Ночью от человека делла Ровере, остановившегося в одной гостинице с Никколо, Макиавелли узнал, что кардинал избран папой и принял имя Юлия II. Хотя Никколо не до конца поверил в правдивость полученного сообщения, он немедленно записал его. Но одно дело записать, а другое — отправить: «Все это дела настолько важные, что стоило бы послать к вам нарочного, но у меня нет на то вашего приказа, а решиться на такой расход без приказа я не могу (пусть Синьория узнает, думает Никколо, во что обходятся ее скаредность и нежелание дать посланцу право проявлять хоть какую-нибудь инициативу. — К. Ж.). Здесь по ночам так неспокойно, что мне нельзя ни пойти самому, ни послать другого узнать, не отправляет ли еще кто-нибудь гонца во Флоренцию. Слугу, пришедшего из дворца, сопровождало двадцать человек с оружием» [31] .
31
Макиавелли Н. Сочинения. М.; Л., 1934. С. 163.

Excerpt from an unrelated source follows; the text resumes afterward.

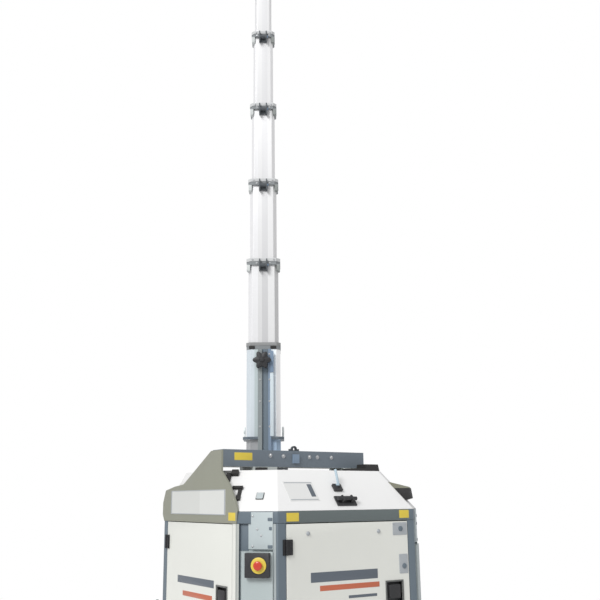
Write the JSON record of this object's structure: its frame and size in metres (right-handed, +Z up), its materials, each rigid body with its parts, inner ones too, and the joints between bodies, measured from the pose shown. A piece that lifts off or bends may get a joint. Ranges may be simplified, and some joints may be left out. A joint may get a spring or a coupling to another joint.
{
  "type": "skid-mounted mobile light tower",
  "caption": "Square skid-mounted light tower with hinged doors, pull-out stabilisers, a turning telescopic mast and tilting LED floodlights.",
  "frame": {"origin": "on the floor under the middle of the square body", "axes": "+Z up, the front door looks along -Y, the end with the grey plate looks along -X"},
  "size_m": [1.21, 1.21, 5.092],
  "materials": {
    "skid_grey": "satin paint",
    "post_grey": "satin paint",
    "rail_grey": "satin paint",
    "cover_blue_grey": "satin paint",
    "door_white": "satin paint",
    "hood_white": "moulded, semi-gloss",
    "end_grey": "satin paint",
    "beam_grey": "satin paint",
    "plate_white": "matte",
    "black_rubber": "matte",
    "black_plastic": "fine grain",
    "stop_red": "gloss",
    "hinge_black": "satin",
    "bearing_grey": "machined and painted",
    "engine_dark": "painted casting",
    "zinc": "zinc plated",
    "mast_silver": "anodised",
    "collar_grey": "anodised dark",
    "lamp_grey": "powder coated"
  },
  "bodies": {
    "chassis": {"skid_frame": "skid_grey", "skid_tubes": "skid_grey", "floor_plate": "skid_grey", "corner_posts": "post_grey", "top_frame": "rail_grey", "corner_covers": "cover_blue_grey", "stop_box": "black_plastic", "stop_button": "stop_red", "socket_box": "black_plastic", "hinge_leaves": "hinge_black", "hood": "hood_white", "end_plate": "end_grey", "blank_plates": "plate_white", "lifting_beam": "beam_grey", "mast_lever": "black_plastic", "rubber_fittings": "black_rubber", "mast_bearings": "bearing_grey", "engine_block": "engine_dark"},
    "door_front": {"door_front": "door_white"},
    "door_right": {"door_right": "door_white"},
    "door_back": {"door_back": "door_white"},
    "door_left": {"door_left": "door_white"},
    "arm_front_left": {"arm_front_left": "post_grey"},
    "leg_front_left": {"leg_front_left": "zinc"},
    "arm_front_right": {"arm_front_right": "post_grey"},
    "leg_front_right": {"leg_front_right": "zinc"},
    "arm_back_right": {"arm_back_right": "post_grey"},
    "leg_back_right": {"leg_back_right": "zinc"},
    "arm_back_left": {"arm_back_left": "post_grey"},
    "leg_back_left": {"leg_back_left": "zinc"},
    "turning_base": {"mast_base": "mast_silver", "mast_base_collar": "collar_grey", "mast_fittings": "collar_grey"},
    "section_1": {"mast_1": "mast_silver", "mast_1_collar": "collar_grey"},
    "section_2": {"mast_2": "mast_silver", "mast_2_collar": "collar_grey"},
    "section_3": {"mast_3": "mast_silver", "mast_3_collar": "collar_grey"},
    "section_4": {"mast_4": "mast_silver", "mast_4_collar": "collar_grey"},
    "section_5": {"mast_5": "mast_silver", "lamp_frame": "mast_silver"},
    "flood_1": {"lamp_1": "lamp_grey"},
    "flood_2": {"lamp_2": "lamp_grey"},
    "flood_3": {"lamp_3": "lamp_grey"},
    "flood_4": {"lamp_4": "lamp_grey"}
  },
  "joints": [
    {"name": "door_front_hinge", "type": "hinge", "parent": "chassis", "child": "door_front", "pos_m": [-0.393, -0.598, 0.7], "axis": [0, 0, -1], "range_deg": [0, 110]},
    {"name": "door_right_hinge", "type": "hinge", "parent": "chassis", "child": "door_right", "pos_m": [0.598, -0.393, 0.7], "axis": [0, 0, -1], "range_deg": [0, 110]},
    {"name": "door_back_hinge", "type": "hinge", "parent": "chassis", "child": "door_back", "pos_m": [0.393, 0.598, 0.7], "axis": [0, 0, -1], "range_deg": [0, 110]},
    {"name": "door_left_hinge", "type": "hinge", "parent": "chassis", "child": "door_left", "pos_m": [-0.598, 0.393, 0.7], "axis": [0, 0, -1], "range_deg": [0, 110]},
    {"name": "arm_front_left_slide", "type": "slide", "parent": "chassis", "child": "arm_front_left", "axis": [-0.7071, -0.7071, 0], "range_m": [0, 0.4]},
    {"name": "jack_front_left", "type": "slide", "parent": "arm_front_left", "child": "leg_front_left", "axis": [0, 0, -1], "range_m": [0, 0.3]},
    {"name": "arm_front_right_slide", "type": "slide", "parent": "chassis", "child": "arm_front_right", "axis": [0.7071, -0.7071, 0], "range_m": [0, 0.4]},
    {"name": "jack_front_right", "type": "slide", "parent": "arm_front_right", "child": "leg_front_right", "axis": [0, 0, -1], "range_m": [0, 0.3]},
    {"name": "arm_back_right_slide", "type": "slide", "parent": "chassis", "child": "arm_back_right", "axis": [0.7071, 0.7071, 0], "range_m": [0, 0.4]},
    {"name": "jack_back_right", "type": "slide", "parent": "arm_back_right", "child": "leg_back_right", "axis": [0, 0, -1], "range_m": [0, 0.3]},
    {"name": "arm_back_left_slide", "type": "slide", "parent": "chassis", "child": "arm_back_left", "axis": [-0.7071, 0.7071, 0], "range_m": [0, 0.4]},
    {"name": "jack_back_left", "type": "slide", "parent": "arm_back_left", "child": "leg_back_left", "axis": [0, 0, -1], "range_m": [0, 0.3]},
    {"name": "mast_turn", "type": "hinge", "parent": "chassis", "child": "turning_base", "pos_m": [-0.087, 0.14, 1.5], "axis": [0, 0, 1], "range_deg": [-170, 170]},
    {"name": "mast_lift_1", "type": "slide", "parent": "turning_base", "child": "section_1", "axis": [0, 0, 1], "range_m": [-0.447, 0.57]},
    {"name": "mast_lift_2", "type": "slide", "parent": "section_1", "child": "section_2", "axis": [0, 0, 1], "range_m": [-0.447, 0.57]},
    {"name": "mast_lift_3", "type": "slide", "parent": "section_2", "child": "section_3", "axis": [0, 0, 1], "range_m": [-0.447, 0.57]},
    {"name": "mast_lift_4", "type": "slide", "parent": "section_3", "child": "section_4", "axis": [0, 0, 1], "range_m": [-0.447, 0.57]},
    {"name": "mast_lift_5", "type": "slide", "parent": "section_4", "child": "section_5", "axis": [0, 0, 1], "range_m": [-0.447, 0.57]},
    {"name": "flood_1_tilt", "type": "hinge", "parent": "section_5", "child": "flood_1", "pos_m": [-0.4559, 0.37051, 4.912], "axis": [0.848, -0.5299, 0], "range_deg": [-30, 80]},
    {"name": "flood_2_tilt", "type": "hinge", "parent": "section_5", "child": "flood_2", "pos_m": [-0.29477, 0.26983, 4.912], "axis": [0.848, -0.5299, 0], "range_deg": [-30, 80]},
    {"name": "flood_3_tilt", "type": "hinge", "parent": "section_5", "child": "flood_3", "pos_m": [0.12077, 0.01017, 4.912], "axis": [0.848, -0.5299, 0], "range_deg": [-30, 80]},
    {"name": "flood_4_tilt", "type": "hinge", "parent": "section_5", "child": "flood_4", "pos_m": [0.2819, -0.09051, 4.912], "axis": [0.848, -0.5299, 0], "range_deg": [-30, 80]}
  ],
  "couplings": [
    {"joint": "mast_lift_2", "follows": "mast_lift_1", "ratio": 1},
    {"joint": "mast_lift_3", "follows": "mast_lift_1", "ratio": 1},
    {"joint": "mast_lift_4", "follows": "mast_lift_1", "ratio": 1},
    {"joint": "mast_lift_5", "follows": "mast_lift_1", "ratio": 1}
  ]
}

Рим и в обычные времена был городом с высоким уровнем преступности, но в то смутное время, когда французские наемники нападали на любого черноволосого человека, похожего на испанца, выходить из дома после захода солнца было чистым безрассудством. Если Синьория желает, чтобы Никколо был не просто «исполнительным служащим», чтобы он рисковал жизнью, пусть поощряет его рвение! «В наше время люди упорно трудятся для того, чтобы двигаться вперед, а не назад!» — воскликнет он, не скрывая своих чувств, когда в который уже раз будет требовать хотя бы возместить ему расходы, коль скоро нет возможности увеличить жалованье.